▶ **What you should do**
Find the lines holding the string "that" in the data, then copy all of them.

▶ **Data shown**
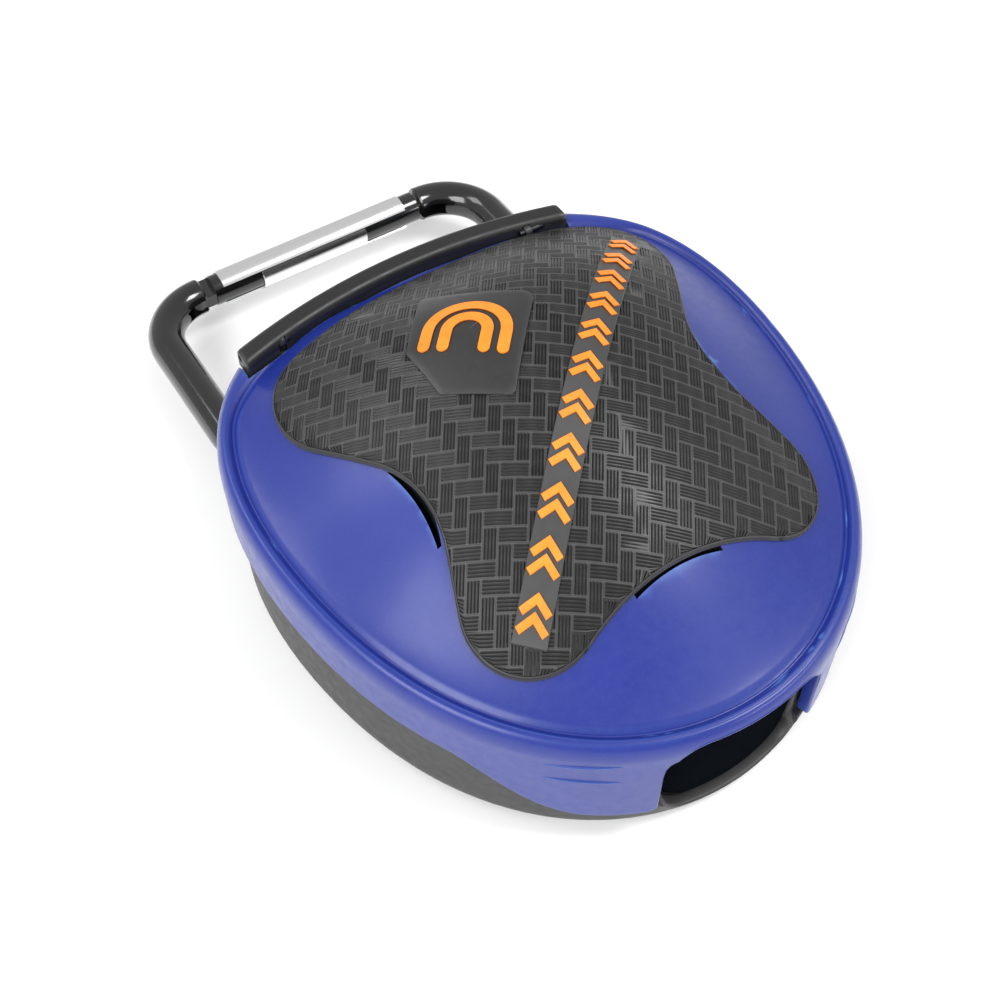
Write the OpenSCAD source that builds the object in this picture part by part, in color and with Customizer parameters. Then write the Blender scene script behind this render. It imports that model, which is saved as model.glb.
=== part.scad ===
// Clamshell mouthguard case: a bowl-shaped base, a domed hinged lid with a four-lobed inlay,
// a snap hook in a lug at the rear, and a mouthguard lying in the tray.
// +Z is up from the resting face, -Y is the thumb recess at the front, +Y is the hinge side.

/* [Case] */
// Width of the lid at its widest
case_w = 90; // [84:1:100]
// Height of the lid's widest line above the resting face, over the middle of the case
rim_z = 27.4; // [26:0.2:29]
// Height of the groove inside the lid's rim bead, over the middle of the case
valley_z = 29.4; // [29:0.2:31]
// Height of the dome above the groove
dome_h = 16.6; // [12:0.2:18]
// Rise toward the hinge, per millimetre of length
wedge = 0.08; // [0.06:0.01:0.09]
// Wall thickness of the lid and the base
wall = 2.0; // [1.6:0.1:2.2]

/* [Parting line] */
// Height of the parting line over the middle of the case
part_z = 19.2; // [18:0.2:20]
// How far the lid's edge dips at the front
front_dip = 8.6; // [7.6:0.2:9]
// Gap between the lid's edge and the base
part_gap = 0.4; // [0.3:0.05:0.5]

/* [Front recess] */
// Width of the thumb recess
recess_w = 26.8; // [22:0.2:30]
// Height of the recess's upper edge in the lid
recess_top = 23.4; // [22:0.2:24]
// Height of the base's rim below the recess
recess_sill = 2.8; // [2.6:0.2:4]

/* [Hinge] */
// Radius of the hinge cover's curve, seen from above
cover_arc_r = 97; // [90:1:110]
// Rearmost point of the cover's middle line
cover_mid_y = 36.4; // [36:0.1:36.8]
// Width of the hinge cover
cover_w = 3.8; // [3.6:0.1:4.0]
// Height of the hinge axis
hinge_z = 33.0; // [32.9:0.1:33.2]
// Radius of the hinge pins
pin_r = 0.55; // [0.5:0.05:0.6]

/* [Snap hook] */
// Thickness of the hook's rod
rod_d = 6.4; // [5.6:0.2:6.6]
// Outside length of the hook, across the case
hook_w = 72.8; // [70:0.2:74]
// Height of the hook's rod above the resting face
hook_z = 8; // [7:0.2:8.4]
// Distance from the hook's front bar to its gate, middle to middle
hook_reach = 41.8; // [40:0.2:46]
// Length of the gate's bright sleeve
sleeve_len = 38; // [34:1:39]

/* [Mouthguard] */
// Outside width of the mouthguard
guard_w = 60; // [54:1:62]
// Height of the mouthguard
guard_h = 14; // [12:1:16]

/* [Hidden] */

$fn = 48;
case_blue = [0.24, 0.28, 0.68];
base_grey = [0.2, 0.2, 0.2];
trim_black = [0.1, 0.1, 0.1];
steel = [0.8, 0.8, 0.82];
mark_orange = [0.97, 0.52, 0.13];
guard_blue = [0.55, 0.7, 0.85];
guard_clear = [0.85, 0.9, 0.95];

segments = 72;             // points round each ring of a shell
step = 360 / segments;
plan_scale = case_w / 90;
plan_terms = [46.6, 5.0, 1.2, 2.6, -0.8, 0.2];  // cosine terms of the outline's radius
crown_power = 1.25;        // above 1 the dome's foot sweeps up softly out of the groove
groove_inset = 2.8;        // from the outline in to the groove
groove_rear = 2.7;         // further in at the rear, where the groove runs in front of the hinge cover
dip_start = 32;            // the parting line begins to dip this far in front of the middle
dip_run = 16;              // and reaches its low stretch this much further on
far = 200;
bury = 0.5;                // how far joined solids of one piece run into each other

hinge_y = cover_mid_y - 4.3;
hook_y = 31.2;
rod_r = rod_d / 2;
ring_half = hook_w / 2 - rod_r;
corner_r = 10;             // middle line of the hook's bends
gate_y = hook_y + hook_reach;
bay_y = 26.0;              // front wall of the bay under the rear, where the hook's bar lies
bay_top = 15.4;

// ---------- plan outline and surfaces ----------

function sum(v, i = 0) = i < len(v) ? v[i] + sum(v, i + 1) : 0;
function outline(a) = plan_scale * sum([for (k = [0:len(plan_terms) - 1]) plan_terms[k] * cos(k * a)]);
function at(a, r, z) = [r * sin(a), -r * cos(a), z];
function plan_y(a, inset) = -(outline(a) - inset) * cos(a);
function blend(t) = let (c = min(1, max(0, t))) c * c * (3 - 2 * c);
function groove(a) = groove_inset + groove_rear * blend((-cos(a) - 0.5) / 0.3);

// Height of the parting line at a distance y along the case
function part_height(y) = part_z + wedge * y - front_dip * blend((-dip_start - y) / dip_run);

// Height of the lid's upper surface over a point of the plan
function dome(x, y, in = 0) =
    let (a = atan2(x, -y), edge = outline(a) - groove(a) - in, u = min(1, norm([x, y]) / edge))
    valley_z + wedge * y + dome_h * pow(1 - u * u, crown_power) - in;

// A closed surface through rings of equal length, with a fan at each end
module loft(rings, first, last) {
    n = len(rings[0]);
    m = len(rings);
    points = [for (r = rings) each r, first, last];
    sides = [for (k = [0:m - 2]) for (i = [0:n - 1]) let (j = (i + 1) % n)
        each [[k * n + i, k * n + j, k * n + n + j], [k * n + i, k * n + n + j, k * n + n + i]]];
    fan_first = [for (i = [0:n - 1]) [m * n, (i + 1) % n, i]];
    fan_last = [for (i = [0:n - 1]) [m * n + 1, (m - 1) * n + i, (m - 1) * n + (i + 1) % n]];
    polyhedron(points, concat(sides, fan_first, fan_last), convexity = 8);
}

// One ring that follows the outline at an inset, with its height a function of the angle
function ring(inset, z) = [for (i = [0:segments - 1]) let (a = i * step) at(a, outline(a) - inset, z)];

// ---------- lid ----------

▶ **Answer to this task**
Write the OpenSCAD source that builds the object in this picture part by part, in color and with Customizer parameters. Then write the Blender scene script behind this render. It imports that model, which is saved as model.glb.
// One ring that follows the outline at an inset, with its height a function of the angle